Engaging across Difference through Intergroup Dialogue: Two Lecturer’s Reflections on Teaching Diversity.

Friday, 20 July 2018: 11:15
Oral Presentation
Asanda NGOASHENG, Cape Peninsula Institute of Technology, South Africa
Gachago GACHAGO, Cape Peninsula University of Technology, South Africa
More than twenty years after the fall of the apartheid, South African student and lecturer’s engagements across race are still tainted by the history of separate development. One of the key assumptions about engaging across difference is that the presence of diversity alone in a community can lead to community members being able to engage diversity without challenges. Real life experiences of multi-racial spaces however, debunk this myth and show that engagement is a difficult and challenging process riddled with many misunderstandings.
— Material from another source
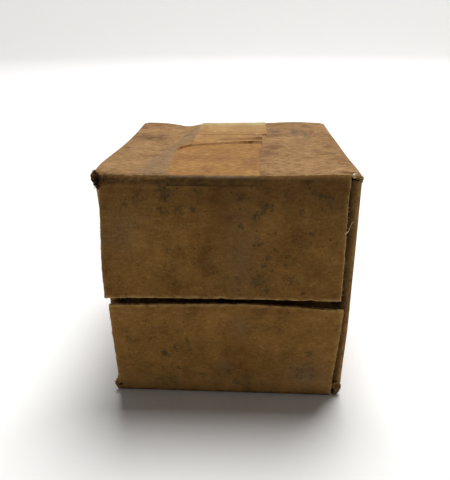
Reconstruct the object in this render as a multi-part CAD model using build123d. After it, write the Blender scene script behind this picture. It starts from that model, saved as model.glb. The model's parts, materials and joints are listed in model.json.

This auto ethnographic study set in post-apartheid South Africa presents the reflections of two lecturers when trying to create classroom spaces to engage across difference. Framed by critical theory, critical pedagogy, decoloniality and literature on inter-group dialogue we unpack some of the moments of learning when trying to make invisible structures visible in the classroom - one of the core demands of critical pedagogy. This study also interrogates the necessary conditions for teaching as a diverse team and engaging across difference and finds that there are some requirements for inter-racial collaboration. This collaboration requires a focus on intersectionality, an awareness of the emotions accompanying difficult conversations and how these can hinder transformation when not engaged with critically. Established notions of safety in unequal spaces also need to be challenged for inter-racial collaboration to be successful.